The meats were a true highlight: The tartare was a fusion of tender mini-cubed beef and chopped tomato, just lightly seasoned and accompanied by a smeared Saskatoon-berry jam/jelly garnish. The pork t-bone was among the best I’ve ever tasted – it’s huge (a good 12 ounces), cooked to perfection, and yes, had that sweetness and tenderness that must come from letting the pig get extra-fat whilst basking in the sun.

The burger was amazing. It’s all about a super-fresh minced-beef patty with a beautiful, fresh brioche bun for character, plenty of internal greens and a delicious in-house sauce that I suspect Chef Henry must keep secret.

The salads, as mentioned, were so fresh the lettuce could have come from my garden. The pork arrived with a carrot-coloured and flavoured risotto – different, but not memorable.

Ever the seafood devotee, my wife went for the cockles – a clam-like shellfish with a slightly different taste. She pronounced them superb.

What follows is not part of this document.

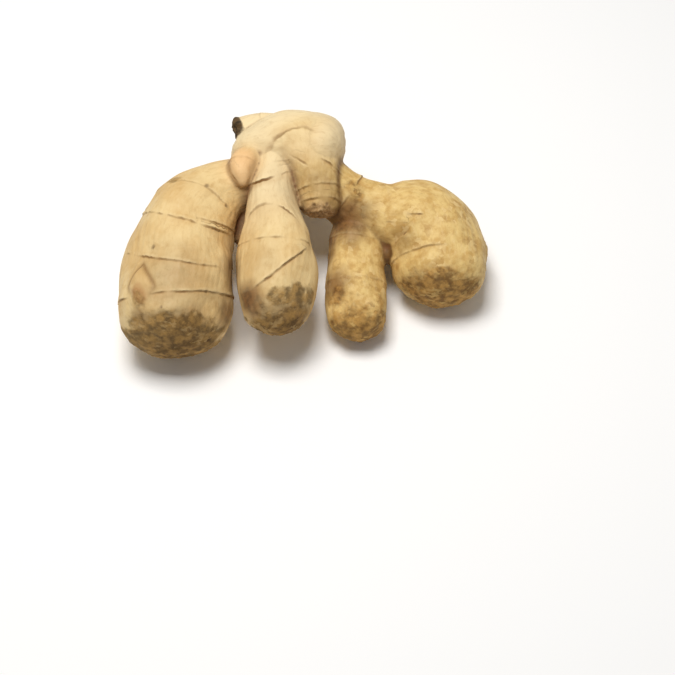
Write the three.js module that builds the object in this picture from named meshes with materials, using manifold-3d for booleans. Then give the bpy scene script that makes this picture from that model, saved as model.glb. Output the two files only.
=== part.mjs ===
// A hand of fresh ginger root: one knobbly rhizome whose thick fingers branch from a common head.
// Lengths are in millimetres and +Z is up. The hand lies on a table at z = 0 with its fingers pointing along -Y,
// and the origin is the middle of its footprint.

import * as THREE from "three";
import { mergeVertices } from "three/addons/utils/BufferGeometryUtils.js";
import Module from "manifold-3d";

const wasm = await Module();
wasm.setup();

// The middle of the footprint, in the layout that the spines below are written in.
const footprintMiddle = { x: 2.4, y: 45.6 };

// Every lobe follows a spine from the pole buried in the mother piece to the pole at its free end.
// spine: points as [x, y, z, radius].
// caps: how far from each pole the lobe is still rounding over.
// rings: the scars of the scale leaves, each at a distance along the spine, leaning by lean towards the side at toward.
// eyes: low buds in the skin, each at a distance along the spine and an angle round it from the top.
// around, step: corners round the lobe, and the distance between its rows of them.
const lobes = {
  leftFinger: {
    spine: [
      [-8, 62, 34, 9],
      [-28, 58.5, 30.5, 11.5],
      [-39.5, 48, 29, 16.4],
      [-44.7, 35, 26, 19.3],
      [-46, 20, 22.3, 21.6],
      [-46.6, 7, 20.3, 21.2],
      [-46, -8.5, 19, 17.5],
    ],
    caps: [8, 13],
    rings: [
      { at: 29, lean: 7, toward: -0.5 },
      { at: 42, lean: 8.3, toward: 0 },
      { at: 59, lean: 9.5, toward: 0 },
      { at: 74.5, lean: 8.5, toward: 0 },
    ],
    eyes: [{ at: 73, angle: -0.95, long: 7, wide: 3.4, high: 1.8 }],
    around: 40,
    step: 4.2,
  },
  middleFinger: {
    spine: [
      [-8, 70, 38, 8.5],
      [-10.5, 58, 37, 7.8],
      [-10.3, 45, 35.5, 9.7],
      [-9, 33.3, 32.5, 13],
      [-8.5, 20.4, 29, 15.2],
      [-8.5, 9.9, 25.5, 14.3],
      [-7.8, -3.1, 22, 10],
    ],
    caps: [6, 10],
    rings: [
      { at: 14, lean: 3, toward: -1.5 },
      { at: 24, lean: 0.5, toward: 0 },
      { at: 37.5, lean: 3, toward: -0.3 },
      { at: 51, lean: 8, toward: -1.3 },
    ],
    eyes: [{ at: 60, angle: 1.6, long: 5, wide: 3, high: 1.2 }],
    around: 34,
    step: 4.2,
  },
  head: {
    spine: [
      [-27, 70, 34, 7],
      [-18, 72, 34.5, 11.5],
      [-6, 73.5, 35, 15.2],
      [7, 73.5, 35, 16],
      [17, 72, 34, 15.5],
    ],
    caps: [7, 12],
    rings: [],
    eyes: [],
    around: 34,
    step: 4.4,
  },
  stub: {
    spine: [
      [0, 81, 35, 13],
      [1.2, 72.5, 35.8, 16],
      [5.5, 62, 36, 10.8],
      [7.3, 52.5, 33.6, 8.7],
      [8, 44, 31, 6.8],
    ],
    caps: [7, 3.5],
    rings: [
      { at: 9, lean: 3.5, toward: -1.4 },
      { at: 28, lean: 1, toward: 0 },
    ],
    eyes: [],
    around: 30,
    step: 4.2,
  },
  nub: {
    spine: [
      [-18, 68, 37.5, 6],
      [-21.5, 60.5, 41, 6.2],
      [-21.5, 51.5, 40.5, 3],
    ],
    caps: [5, 8],
    rings: [],
    eyes: [],
    around: 16,
    step: 3,
  },
  stalkStump: {
    spine: [
      [-4, 84, 38, 5],
      [-16, 85.5, 38, 4.6],
      [-26, 82.5, 37.5, 4.4],
    ],
    caps: [4, 1.2],
    rings: [],
    eyes: [],
    around: 16,
    step: 4,
  },
  rightBranch: {
    spine: [
      [6, 66, 32, 10],
      [18, 57.5, 26, 10.6],
      [31, 53, 21.8, 13],
      [46.6, 49.6, 19.6, 18.2],
      [52.6, 38.8, 17.3, 18.2],
      [53.8, 28.8, 15.9, 17.2],
      [54, 17.8, 15.2, 15],
    ],
    caps: [6, 11],
    rings: [
      { at: 15, lean: 1, toward: 0 },
      { at: 46, lean: 2, toward: 0 },
      { at: 67, lean: 2.5, toward: 0 },
    ],
    eyes: [{ at: 62, angle: 1.6, long: 5, wide: 3.5, high: 1.6 }],
    around: 38,
    step: 4.2,
  },
  rightFinger: {
    spine: [
      [23, 55, 20.5, 8],
      [22.5, 45, 17.5, 11],
      [21.5, 33, 14.5, 11.6],
      [21.4, 20, 12.2, 11.8],
      [23, 3, 11, 10.2],
    ],
    caps: [6, 9],
    rings: [
      { at: 16, lean: 1, toward: 0 },
      { at: 33, lean: 1.5, toward: 0 },
    ],
    eyes: [],
    around: 28,
    step: 4.2,
  },
  heel: {
    spine: [
      [-2, 72, 28, 13],
      [-1, 84, 15.2, 13.5],
      [0, 96.5, 9.6, 12.5],
    ],
    caps: [8, 3],
    rings: [{ at: 18, lean: 1, toward: 0 }],
    eyes: [],
    around: 28,
    step: 4.4,
  },
};

// A ring stands out as a lip that rises over lipReach and drops behind its edge.
const lipHeight = 0.8;
const lipDrop = 0.4;
const lipReach = 1.5;

// A ring's lean is felt over leanReach.
const leanReach = 12;

// Slow bulges that keep a lobe from being a turned shape.
// waves: how many round it; twist: their turn along it in radians a millimetre; share: their height in radii.
const bulges = [
  { waves: 2, twist: 0.09, share: 0.03 },
  { waves: 3, twist: -0.14, share: 0.025 },
  { waves: 5, twist: 0.22, share: 0.015 },
];
const bulgeStagger = 1.7;

// A cap's outline is a quarter of a rounded square: 2 would be round, and more is blunter.
const bluntness = 2.5;

// Rows of corners stand closer together over a cap, as shares of it, and beside a ring, as distances from it.
const capRows = [0, 0.04, 0.15, 0.34, 0.62];
const ringRows = [-3.4, -1.4, -0.3, 0.5, 1.9];
const crowded = 0.45;

const spineTension = 0.5;
const weldDistance = 1e-4;
const tableSide = 400;
const tableDepth = 40;
const up = new THREE.Vector3(0, 0, 1);

// The distances along the spine of a lobe's rows of corners.
function rowsOf(length, { caps, rings, step }) {
  const rows = [];
  for (const share of capRows) rows.push(caps[0] * share, length - caps[1] * share);
  for (const ring of rings) {
    for (const past of ringRows) rows.push(ring.at + past);
  }
  const evenRows = Math.round(length / step);
  for (let i = 1; i < evenRows; i++) {
    const s = (i * length) / evenRows;
    if (rows.every((row) => Math.abs(row - s) > step * crowded)) rows.push(s);
  }
  return rows.sort((a, b) => a - b);
}

// How far the skin stands out at a distance past a ring.
function lipRelief(past) {
  return past < 0 ? lipHeight * Math.exp(past / lipReach) : -lipDrop * lipHeight * Math.exp(-past / lipReach);
}

// How far a row leans along the lobe at an angle: as the rings near it do, and not at all at the poles.
function leanShift(rings, angle, s, length) {
  const upright = [0, length].map((at) => ({ at, lean: 0, toward: 0 }));
  let lean = 0;
  let total = 0;
  for (const ring of [...upright, ...rings]) {
    const weight = Math.exp(-(((s - ring.at) / leanReach) ** 2));
    lean += weight * ring.lean * Math.cos(angle - ring.toward);
    total += weight;
  }
  return lean / total;
}

// How far an eye lifts the skin, at an angle and a distance along a lobe of that radius.
function eyeRelief(eye, angle, s, radius) {
  const aside = Math.atan2(Math.sin(angle - eye.angle), Math.cos(angle - eye.angle)) * radius;
  return eye.high * Math.exp(-(((s - eye.at) / eye.long) ** 2) - (aside / eye.wide) ** 2);
}

// The bulges at an angle and a distance, as a share of the radius.
function bulge(angle, s, seed) {
  return bulges.reduce((sum, wave, i) =>
    sum + wave.share * Math.cos(wave.waves * angle + wave.twist * s + (i + 1) * seed), 0);
}

// How far a cap has closed at a distance from its pole: 0 at the pole, and 1 past the cap.
function closing(distance, cap) {
  const left = 1 - Math.min(distance / cap, 1);
  return Math.sqrt(1 - left ** bluntness);
}

// A ball stretched along its spine, with its rings and eyes, as a solid.
function lobeSolid(lobe, seed) {
  const { spine, caps, rings, eyes, around } = lobe;
  const centreLine = new THREE.CatmullRomCurve3(
    spine.map(([x, y, z]) => new THREE.Vector3(x - footprintMiddle.x, y - footprintMiddle.y, z)),
    false, "catmullrom", spineTension);
  const thickness = new THREE.SplineCurve(spine.map((point, i) => new THREE.Vector2(i, point[3])));
  const length = centreLine.getLength();
  const rows = rowsOf(length, lobe);
  const ball = new THREE.SphereGeometry(1, around, rows.length - 1);
  const corners = ball.attributes.position;
  for (let i = 0; i < corners.count; i++) {
    const row = Math.floor(i / (around + 1));
    const column = (i % (around + 1)) % around;
    const angle = (column * 2 * Math.PI) / around;
    const s = rows[row];
    const closed = Math.min(closing(s, caps[0]), closing(length - s, caps[1]));
    const share = THREE.MathUtils.clamp((s + closed * leanShift(rings, angle, s, length)) / length, 0, 1);
    let relief = 0;
    for (const ring of rings) relief += lipRelief(s - ring.at);
    const radius = thickness.getPoint(centreLine.getUtoTmapping(share)).y;
    for (const eye of eyes) relief += eyeRelief(eye, angle, s, radius);
    const reach = closed * (radius * (1 + bulge(angle, s, seed)) + relief);

    const centre = centreLine.getPointAt(share);
    const along = centreLine.getTangentAt(share);
    const top = up.clone().addScaledVector(along, -up.dot(along)).normalize();
    const side = top.clone().cross(along);
    centre.addScaledVector(top, reach * Math.cos(angle)).addScaledVector(side, reach * Math.sin(angle));
    corners.setXYZ(i, centre.x, centre.y, centre.z);
  }
  return solidOf(ball);
}

// A closed geometry as a solid that can be joined and cut.
function solidOf(geometry) {
  geometry.deleteAttribute("normal");
  geometry.deleteAttribute("uv");
  const welded = mergeVertices(geometry, weldDistance);
  return new wasm.Manifold(
    new wasm.Mesh({
      numProp: 3,
      vertProperties: welded.attributes.position.array,
      triVerts: new Uint32Array(welded.index.array),
    }),
  );
}

// A solid as a geometry.
function geometryOf(solid) {
  const mesh = solid.getMesh();
  const geometry = new THREE.BufferGeometry();
  geometry.setAttribute("position", new THREE.BufferAttribute(mesh.vertProperties, mesh.numProp));
  geometry.setIndex(new THREE.BufferAttribute(mesh.triVerts, 1));
  geometry.computeVertexNormals();
  return geometry;
}

// The lobes grow together into one body, and the table leaves a small flat on each that rests on it.
const grown = Object.values(lobes)
  .map((lobe, i) => lobeSolid(lobe, i * bulgeStagger))
  .reduce((whole, lobe) => whole.add(lobe));
const table = new THREE.BoxGeometry(tableSide, tableSide, tableDepth).translate(0, 0, -tableDepth / 2);
const resting = grown.subtract(solidOf(table));

const skin = new THREE.MeshStandardMaterial({ color: 0xd8b883, roughness: 0.75, metalness: 0 });
const rhizome = new THREE.Mesh(geometryOf(resting), skin);
rhizome.name = "ginger_rhizome";

const ginger = new THREE.Group();
ginger.add(rhizome);

export default ginger;
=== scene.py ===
import math

import bmesh
import bpy
import numpy as np
from mathutils import Euler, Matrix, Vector, noise
from mathutils.bvhtree import BVHTree


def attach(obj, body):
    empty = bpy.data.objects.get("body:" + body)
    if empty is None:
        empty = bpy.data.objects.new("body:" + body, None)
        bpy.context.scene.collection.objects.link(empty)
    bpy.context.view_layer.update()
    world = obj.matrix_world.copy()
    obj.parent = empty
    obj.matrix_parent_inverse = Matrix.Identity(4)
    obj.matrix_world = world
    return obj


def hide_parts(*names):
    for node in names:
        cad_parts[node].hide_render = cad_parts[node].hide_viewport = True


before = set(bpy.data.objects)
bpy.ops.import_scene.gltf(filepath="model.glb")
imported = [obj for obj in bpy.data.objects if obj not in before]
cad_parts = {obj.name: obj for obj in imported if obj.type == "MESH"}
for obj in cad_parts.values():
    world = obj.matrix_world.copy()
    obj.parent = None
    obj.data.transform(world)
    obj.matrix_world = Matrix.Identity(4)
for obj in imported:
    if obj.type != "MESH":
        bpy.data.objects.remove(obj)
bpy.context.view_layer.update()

# The studio is a sheet of white paper in a bright white room, under one soft square lamp that hangs above the
# root and a little to its left. The camera looks down on it from the front.
look_down = math.radians(55)
lens = 85
sensor = 36
photo_side = 675
metres_a_pixel = 0.00038
looked_at = Vector((0.01185, -0.0386, 0.0049))
camera_distance = photo_side * metres_a_pixel * lens / sensor
camera_turn = Euler((math.pi / 2 - look_down, 0, 0))
camera_data = bpy.data.cameras.new("camera")
camera_data.lens = lens
camera_data.sensor_width = sensor
camera = bpy.data.objects.new("camera", camera_data)
camera.location = looked_at + camera_distance * Vector((0, -math.cos(look_down), math.sin(look_down)))
camera.rotation_euler = camera_turn
bpy.context.scene.collection.objects.link(camera)
bpy.context.scene.camera = camera
bpy.context.scene.view_settings.view_transform = "Standard"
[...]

My pasta Bolognese was good, especially the fresh ground beef in the tomato sauce, but slightly plain and with no attention to presentation. This was the one dish that needed more seasoning — a splash of this or that would have livened it up.

The cheesecake was a winner — it’s the real thing, with a lovely fluffy, slightly crumbly moist texture, definitely home-made.

This “vertical integration” of farm and fork, of two philosophically-aligned families combining talents, deserves to be a winner.

Even more impressive is the Henrys’ understanding that excellent dining need not be gourmet, not when so much care and attention is paid to the basics that the ingredients themselves are the centre of attraction.